Even before the real estate developer entered the race, Buscaino campaign strategist Michael Trujillo repeatedly highlighted Caruso’s campaign donations to Republican candidates. Trujillo also targeted Caruso’s time as chairman of USC’s board of trustees, saying the mall developer had “legit destroyed a once proud university.”

“I’m just a good ol fashion common sense democrat trying to prevent Rick Caruso from running,” Trujillo posted last year.

During the first televised debate that included Caruso, Buscaino mocked him for not showing up for other candidate forums and town halls.

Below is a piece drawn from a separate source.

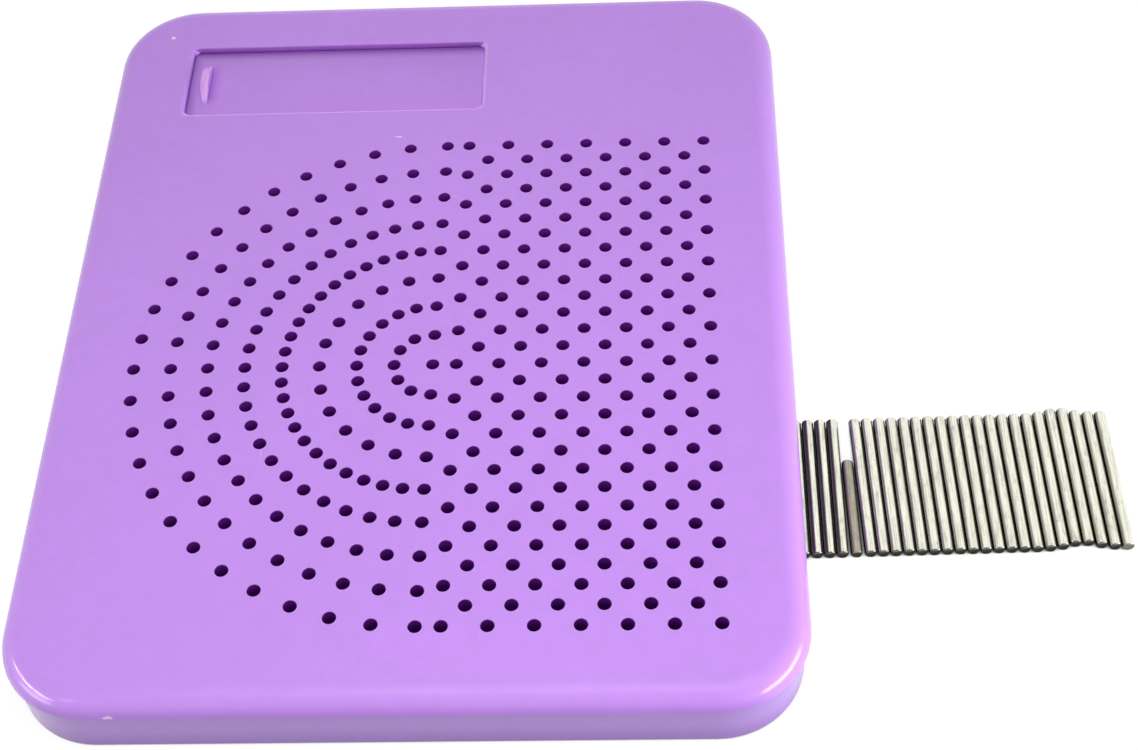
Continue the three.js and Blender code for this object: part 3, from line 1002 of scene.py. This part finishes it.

Caruso later attacked Buscaino, citing a Times article about how he has spent tens of thousands of dollars from his officeholder account on trips to Hawaii, Italy and elsewhere for his family since he was elected. The spending, which is allowed under city ethics rules, far exceeds the amount spent by other elected city officials on travel for family members during this period.

Even after Buscaino decided to drop out, his political strategists continued to assail Caruso on Thursday. One of Buscaino’s top consultants, Bill Burton, posted a tweet noting Caruso’s support of Republicans.


“He has no business being the mayor of one of the greatest cities in the world,” Burton wrote. “Los Angeles can do so much better.”

Buscaino represents neighborhoods stretching from San Pedro and L.A.’s harbor north to Watts. In order to run for mayor, he chose not to seek a third and final term on the council.

In recent days, ballots were mailed to all registered voters and include Buscaino’s name. So any vote cast for the San Pedro resident will still count for him even though he has dropped out.